Concededly, a party is not entitled to a jury charge in words of his own choosing when the charge as a whole clearly and correctly states the principles of law pertinent to the issues in the case. Batts v. Joseph Newman Inc. , 3 N.J. 503, 511 (1950); State v. Juliano , 103 N.J.L. 663 (E. & A. 1927). But this rule is applicable only when the charge as given substantially covers the requested instructions. Cf. Batts v. Joseph Newman Inc., supra; Grammas v. Colasurdo , 48 N.J. Super. 543 (App. Div. 1958); and see 53 Am. Jur. Trial , § 527.

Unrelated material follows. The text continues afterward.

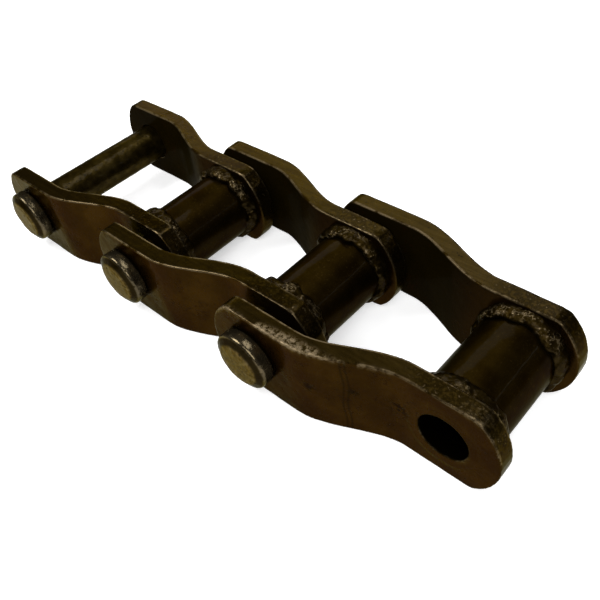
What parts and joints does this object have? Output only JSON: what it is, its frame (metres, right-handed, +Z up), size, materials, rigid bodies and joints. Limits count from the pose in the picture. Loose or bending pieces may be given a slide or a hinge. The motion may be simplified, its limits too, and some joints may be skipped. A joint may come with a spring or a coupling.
{
  "type": "chain strand",
  "caption": "Short strand of welded steel drag chain: cranked sidebars welded to round barrels and hinged on headed pins, open at both ends for joining.",
  "frame": {"origin": "on the surface the strand lies on, under the middle of its bounding box", "axes": "+X along the strand from the free pin to the open barrel, +Y away from the pin heads, +Z up"},
  "size_m": [0.2764, 0.096, 0.0397],
  "materials": {
    "sidebar_steel": "hot-rolled bar under a dark brown oil film, satin, worn bright along its edges",
    "barrel_steel": "dark oiled steel tube, smoother than the bars, with soft long highlights",
    "weld_metal": "lumpy dark weld metal with ripples, slag specks and bright scraped spots",
    "pin_steel": "oiled pin steel, its head faces worn to a dull bronze brown with hammer marks"
  },
  "bodies": {
    "link_1": {"link_1_near_sidebar": "sidebar_steel", "link_1_far_sidebar": "sidebar_steel", "link_1_barrel": "barrel_steel", "link_1_pin": "pin_steel", "link_1_near_upper_weld": "weld_metal", "link_1_near_lower_weld": "weld_metal", "link_1_far_upper_weld": "weld_metal", "link_1_far_lower_weld": "weld_metal"},
    "link_2": {"link_2_near_sidebar": "sidebar_steel", "link_2_far_sidebar": "sidebar_steel", "link_2_barrel": "barrel_steel", "link_2_pin": "pin_steel", "link_2_near_upper_weld": "weld_metal", "link_2_near_lower_weld": "weld_metal", "link_2_far_upper_weld": "weld_metal", "link_2_far_lower_weld": "weld_metal"},
    "link_3": {"link_3_near_sidebar": "sidebar_steel", "link_3_far_sidebar": "sidebar_steel", "link_3_barrel": "barrel_steel", "link_3_pin": "pin_steel", "link_3_near_upper_weld": "weld_metal", "link_3_near_lower_weld": "weld_metal", "link_3_far_upper_weld": "weld_metal", "link_3_far_lower_weld": "weld_metal"}
  },
  "joints": [
    {"name": "link_2_hinge", "type": "hinge", "parent": "link_1", "child": "link_2", "pos_m": [-0.0398, 0.002, 0.01985], "axis": [0, 1, 0], "range_deg": [-90, 90]},
    {"name": "link_3_hinge", "type": "hinge", "parent": "link_2", "child": "link_3", "pos_m": [0.0383, 0.002, 0.01985], "axis": [0, 1, 0], "range_deg": [-90, 90]}
  ]
}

Careful scrutiny of the entire charge fails to reveal discussion of the effect of the explanatory proof on the "presumption."

[55 NJSuper Page 493]

This was the design of the eighth request. In failing to note that the inference remains in the case despite the explanation, the court deprived the appellants of the substantial right to have recovery rested solely upon the permissible inference of negligence arising from the happening, if, in final analysis, the jury concluded that such inference outweighed the tendered explanation in probative force and of itself constituted a preponderance of evidence in favor of appellants claims for relief. Cf. Marzotto v. Gay Garment Co., supra.

This disposition of the matter makes it unnecessary for us to consider the remaining points raised by appellants, but in passing we observe that none would afford ground for reversal.